I don’t know Weasel…. some people just can’t be trusted not to use this kind of power for evil …

http://www.youtube.com/watch?v=kdT9oURGtTc&feature=player_embedded

And once unleashed…. well


Comment from Scubafreak
Time: February 11, 2011, 5:14 am

Meh… Colorado.

DEFINATELY Rocky Mountain Oysters…..

😉


Comment from S. Weasel
Time: February 11, 2011, 10:50 am

Hm. Looks like Messiah doesn’t come with a modeler. Recommended (to me) free or cheap modeling software: blender, silo, wings 3D, 3D coat, sculptris.


Comment from Sven in Colorado
Time: February 12, 2011, 3:35 am

Yanno,

MFA (Master of Fine Arts): yadda-yadda fine arts, antique furniture reproduction and boot black shellac and wax finishes has served me well for the last 30+ years.

I still draw plans using paper, pencils and architects rules. Squares, triangles, french curves and compasses await my hand.

My thirty-sumpin’ partner is attempting…..(operative word: attempting!)…..to get me to learn Google “Sketch-Up”. I find it disconcerting.

Words typed on a keypad and thence appearing on some blog or MSWord.doc are a whole different deal. This shit, I understand. It follows the same pattern that I learned in 1961. My old Underwood mechanical typewriter keyboard was basically the same as this slick, black Dell digital.

Am I showing my age?


Comment from Can’t hark my cry
Time: February 12, 2011, 6:06 am

Sven:

Nope. Not showing your age. At least not HERE, where it is not outside the bell curve. But your experience with manual typewriters appears to have been unusually benign. . .or you were an exceptionally fine typist!


Comment from jwpaine
Time: February 12, 2011, 8:42 pm

Interesting how viable it is to develop something new for a single project. Reminds me of the Thunderchild synthesizer developed for the War Of The Worlds musical (narrated by Richard Burton, and I highly recommend you listen to it only because I cannot command you to listen to it)


Comment from S. Weasel
Time: February 12, 2011, 8:53 pm

I found Sketch Up a bit disconcerting, too. They’re selling it to concept artists as a way to mock up 3D quickly, but found I was always pulling something or pushing something I shouldn’t oughta.

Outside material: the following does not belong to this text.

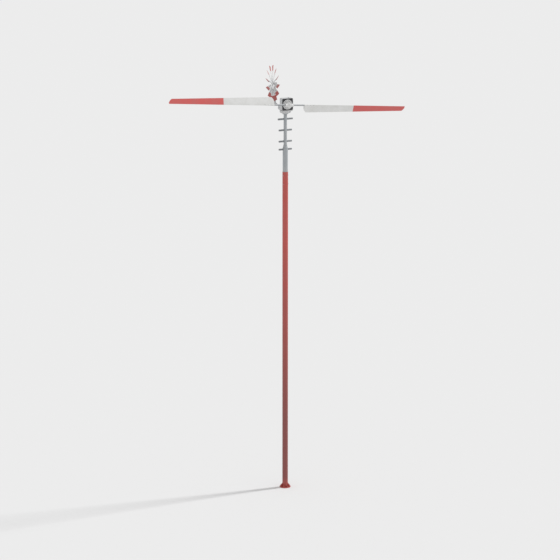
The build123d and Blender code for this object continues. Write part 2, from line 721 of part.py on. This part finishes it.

Of course, that’s not exceptional for me and 3D. I did fine as long as I stuck to rectilinear things (which is, like, 90% of architectural objects) and spheres and shit. I got lost the moment I tried to make mesh objects.

I’ve just done it again. Playing with Blender, I deleted a rogue vertex and lost a whole face. Come back, face!

Ow, jw. Thirty bucks? And it sounds kinda…disco.


Comment from jwpaine
Time: February 12, 2011, 9:31 pm

No, Weez. It is excellent. Me and a buddy of mine listened to it at night (cassette player) on the way from Jacksonville, FLA to Pearl, Mississippi on leave, way back when. It is so fine. Burton’s narration is what does it.

The one song that made it to airplay from that musical was kinda sucky (“Forever Autumn”), quite frankly. The other songs were great.


Comment from jwpaine
Time: February 13, 2011, 9:12 pm

Moving swiftly through the waters
Cannons blazing as she came
Brought a mighty metal War-Lord
Crashing down in sheets of flame
Sensing victory was nearing
Thinking fortune must have smiled
People started cheering
‘Come on Thunder Child’
‘Come on Thunder Child’

Man, if the hair doesn’t rise on the back of your neck listening to that song from War of the Worlds, the Jihadists have won.